CAD and scene scripts
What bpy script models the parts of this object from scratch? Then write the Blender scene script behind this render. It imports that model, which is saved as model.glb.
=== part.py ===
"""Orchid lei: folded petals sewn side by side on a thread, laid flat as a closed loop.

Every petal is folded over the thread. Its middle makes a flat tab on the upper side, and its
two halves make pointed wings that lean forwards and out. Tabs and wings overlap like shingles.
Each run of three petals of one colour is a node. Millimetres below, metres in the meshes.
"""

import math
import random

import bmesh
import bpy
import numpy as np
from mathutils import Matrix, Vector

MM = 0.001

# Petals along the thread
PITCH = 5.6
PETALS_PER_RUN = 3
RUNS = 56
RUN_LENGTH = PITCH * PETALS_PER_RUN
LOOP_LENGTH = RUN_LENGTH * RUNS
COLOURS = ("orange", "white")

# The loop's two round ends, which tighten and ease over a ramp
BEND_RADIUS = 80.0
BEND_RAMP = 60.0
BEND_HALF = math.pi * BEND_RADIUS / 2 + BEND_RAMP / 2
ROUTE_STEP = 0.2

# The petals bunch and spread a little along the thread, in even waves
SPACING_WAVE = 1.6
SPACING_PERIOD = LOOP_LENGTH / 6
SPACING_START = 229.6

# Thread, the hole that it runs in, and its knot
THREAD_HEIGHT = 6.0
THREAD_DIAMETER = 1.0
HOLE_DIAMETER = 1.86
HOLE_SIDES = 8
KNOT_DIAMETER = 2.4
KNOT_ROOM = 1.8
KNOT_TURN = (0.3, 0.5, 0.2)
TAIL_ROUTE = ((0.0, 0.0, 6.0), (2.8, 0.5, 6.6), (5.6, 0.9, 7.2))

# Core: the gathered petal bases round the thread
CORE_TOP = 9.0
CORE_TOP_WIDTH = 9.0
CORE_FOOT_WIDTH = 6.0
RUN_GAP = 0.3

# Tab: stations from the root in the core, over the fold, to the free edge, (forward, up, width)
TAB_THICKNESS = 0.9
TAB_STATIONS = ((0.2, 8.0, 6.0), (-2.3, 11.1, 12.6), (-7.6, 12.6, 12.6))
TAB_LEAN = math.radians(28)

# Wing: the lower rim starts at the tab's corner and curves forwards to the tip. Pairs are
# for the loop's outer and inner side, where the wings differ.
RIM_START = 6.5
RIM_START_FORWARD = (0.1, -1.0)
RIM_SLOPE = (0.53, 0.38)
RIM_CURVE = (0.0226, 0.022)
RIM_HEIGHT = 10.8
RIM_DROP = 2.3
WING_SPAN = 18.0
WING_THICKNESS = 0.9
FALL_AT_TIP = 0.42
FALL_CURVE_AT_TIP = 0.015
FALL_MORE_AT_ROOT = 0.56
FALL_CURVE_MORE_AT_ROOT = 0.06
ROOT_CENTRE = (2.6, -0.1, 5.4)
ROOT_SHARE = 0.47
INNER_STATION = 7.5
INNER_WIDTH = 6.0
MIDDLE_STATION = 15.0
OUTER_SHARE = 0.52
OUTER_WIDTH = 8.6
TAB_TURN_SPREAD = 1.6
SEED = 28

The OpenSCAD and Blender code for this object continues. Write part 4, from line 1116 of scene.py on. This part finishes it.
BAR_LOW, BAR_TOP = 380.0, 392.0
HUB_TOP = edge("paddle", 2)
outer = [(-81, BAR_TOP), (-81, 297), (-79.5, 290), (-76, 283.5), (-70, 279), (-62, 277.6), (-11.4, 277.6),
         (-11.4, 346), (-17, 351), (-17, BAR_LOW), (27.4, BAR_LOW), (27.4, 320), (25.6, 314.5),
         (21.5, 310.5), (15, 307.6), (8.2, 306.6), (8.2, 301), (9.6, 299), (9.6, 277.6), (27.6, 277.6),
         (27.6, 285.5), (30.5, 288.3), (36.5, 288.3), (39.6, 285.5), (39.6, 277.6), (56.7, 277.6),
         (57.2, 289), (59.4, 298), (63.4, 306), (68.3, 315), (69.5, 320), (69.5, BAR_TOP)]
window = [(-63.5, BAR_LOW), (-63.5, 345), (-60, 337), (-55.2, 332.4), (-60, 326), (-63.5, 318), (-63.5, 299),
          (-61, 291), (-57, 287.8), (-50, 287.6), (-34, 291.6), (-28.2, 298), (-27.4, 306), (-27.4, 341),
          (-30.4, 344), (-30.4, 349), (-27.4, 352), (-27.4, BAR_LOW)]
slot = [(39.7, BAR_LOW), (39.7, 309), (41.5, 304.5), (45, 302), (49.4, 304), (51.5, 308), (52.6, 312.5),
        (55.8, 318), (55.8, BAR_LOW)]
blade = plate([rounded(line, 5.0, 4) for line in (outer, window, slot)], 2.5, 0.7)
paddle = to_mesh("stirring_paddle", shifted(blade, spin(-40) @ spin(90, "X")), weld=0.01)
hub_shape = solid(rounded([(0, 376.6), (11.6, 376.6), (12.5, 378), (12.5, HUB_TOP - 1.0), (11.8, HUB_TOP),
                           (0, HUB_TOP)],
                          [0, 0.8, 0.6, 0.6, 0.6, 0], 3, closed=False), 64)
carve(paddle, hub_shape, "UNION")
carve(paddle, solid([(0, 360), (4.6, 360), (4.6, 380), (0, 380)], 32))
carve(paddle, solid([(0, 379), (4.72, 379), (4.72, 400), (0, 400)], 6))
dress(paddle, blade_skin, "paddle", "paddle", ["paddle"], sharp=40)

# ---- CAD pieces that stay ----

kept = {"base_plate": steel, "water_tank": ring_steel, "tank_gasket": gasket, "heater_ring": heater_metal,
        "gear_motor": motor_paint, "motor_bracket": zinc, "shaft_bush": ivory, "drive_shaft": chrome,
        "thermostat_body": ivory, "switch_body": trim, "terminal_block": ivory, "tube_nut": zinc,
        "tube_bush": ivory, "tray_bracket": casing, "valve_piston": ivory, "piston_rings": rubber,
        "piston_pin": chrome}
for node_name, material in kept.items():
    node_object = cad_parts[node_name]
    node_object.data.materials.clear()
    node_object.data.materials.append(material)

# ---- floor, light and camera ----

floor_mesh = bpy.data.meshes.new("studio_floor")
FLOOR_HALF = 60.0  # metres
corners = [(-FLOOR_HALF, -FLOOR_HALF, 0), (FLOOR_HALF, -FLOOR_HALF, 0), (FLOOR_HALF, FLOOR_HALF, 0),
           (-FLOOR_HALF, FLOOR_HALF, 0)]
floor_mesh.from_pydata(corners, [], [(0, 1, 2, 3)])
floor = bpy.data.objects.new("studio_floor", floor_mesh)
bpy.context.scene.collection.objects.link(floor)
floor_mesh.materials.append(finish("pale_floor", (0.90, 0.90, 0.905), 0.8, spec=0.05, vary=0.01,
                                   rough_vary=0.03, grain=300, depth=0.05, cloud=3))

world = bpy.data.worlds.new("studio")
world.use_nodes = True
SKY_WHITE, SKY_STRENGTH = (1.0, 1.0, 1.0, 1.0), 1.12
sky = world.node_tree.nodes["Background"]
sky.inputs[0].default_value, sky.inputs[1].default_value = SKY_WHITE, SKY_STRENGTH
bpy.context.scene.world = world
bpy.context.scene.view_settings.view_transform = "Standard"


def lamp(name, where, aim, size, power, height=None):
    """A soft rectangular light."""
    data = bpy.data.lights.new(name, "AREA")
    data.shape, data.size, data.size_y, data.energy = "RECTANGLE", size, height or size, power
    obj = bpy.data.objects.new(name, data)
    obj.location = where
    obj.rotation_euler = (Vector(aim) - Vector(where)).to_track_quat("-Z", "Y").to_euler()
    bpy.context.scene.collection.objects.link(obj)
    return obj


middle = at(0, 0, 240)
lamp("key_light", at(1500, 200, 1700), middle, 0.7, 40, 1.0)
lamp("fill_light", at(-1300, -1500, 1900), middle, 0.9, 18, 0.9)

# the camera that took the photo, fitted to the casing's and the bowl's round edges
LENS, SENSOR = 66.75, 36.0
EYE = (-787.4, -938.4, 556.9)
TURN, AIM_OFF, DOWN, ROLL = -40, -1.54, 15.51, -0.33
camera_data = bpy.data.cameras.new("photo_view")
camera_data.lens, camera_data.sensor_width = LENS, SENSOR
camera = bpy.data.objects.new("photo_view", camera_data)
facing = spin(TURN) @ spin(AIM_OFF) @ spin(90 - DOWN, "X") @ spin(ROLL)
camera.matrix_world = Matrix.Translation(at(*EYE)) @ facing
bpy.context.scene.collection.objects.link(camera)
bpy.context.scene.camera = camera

## AIM OF THE EXERCISE:
Quote exactly the lines running from the start of the listing above through the line where "import random" is found, and output no other lines.

## REPLY:
What bpy script models the parts of this object from scratch? Then write the Blender scene script behind this render. It imports that model, which is saved as model.glb.
=== part.py ===
"""Orchid lei: folded petals sewn side by side on a thread, laid flat as a closed loop.

Every petal is folded over the thread. Its middle makes a flat tab on the upper side, and its
two halves make pointed wings that lean forwards and out. Tabs and wings overlap like shingles.
Each run of three petals of one colour is a node. Millimetres below, metres in the meshes.
"""

import math
import random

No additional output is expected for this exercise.